配置技術者(主任技術者と配置技術者。詳細は「建設業の担い手と法律問題⑧技術者制度」をお読みください)は、原則として、所属建設業者と「直接的かつ恒常的な雇用関係」が必要とされています。

 

「直接的な雇用関係」というためは、配置技術者と所属建設会社との間には、第三者が介入する余地のない雇用関係(賃金、労働時間、雇用、権利構成)が存在していなければなりません。いわゆる在籍出向者(出向社員)や派遣社員は、所属建設会社と直接的な雇用関係にあるとはいえません。

 

また、「恒常的な雇用関係」というためには、所属建設会社に一定の期間にわたり勤務し、毎日(休日を除く)一定時間以上の勤務していることに加え、配置技術者と所属建設会社が双方の持つ技術力を熟知し、建設業者が責任を持って技術者を工事現場に設置できるとともに、建設業者が組織として有する技術力を、技術者が十分かつ円滑に活用して工事の管理等の業務を行うことができることが必要です。つまり、一つの工事期間だけ短期雇用するなど、期間限定で雇用をすることは恒常的な雇用関係といえません。

 

また、国や地方公共団体等が発注する公共工事の場合は、原則として、所属建設会社が入札の申し込みをした日からさかのぼって3ヶ月以上の雇用関係があることが必要です。

4.労働者派遣

 

労働者派遣法4条1項2号では、「土木、建築その他工作物の建設、改造、保存、修理、変更若しくは解体の作業又はこれらの準備の作業にかかわる業務」について、労働者派遣が禁止されています。

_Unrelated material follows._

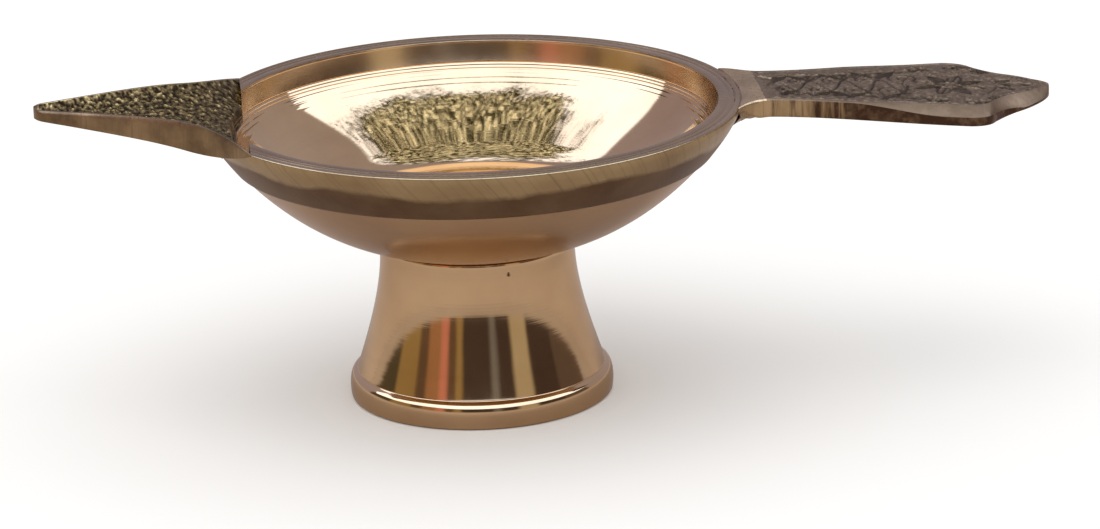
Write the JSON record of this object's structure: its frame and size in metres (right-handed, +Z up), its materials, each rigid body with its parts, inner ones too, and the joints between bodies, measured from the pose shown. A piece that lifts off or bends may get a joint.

しかし、これらの業務以外の業務に従事するのであれば、労働者派遣も認められます。例えば、設計、積算、安全管理、施工管理、現場事務所の事務や給食料理等については、派遣労働者を使用することができます。

 

そのため、人手を必要としている業務の種類によっては、労働者派遣で対応するのも一つの解決方法です。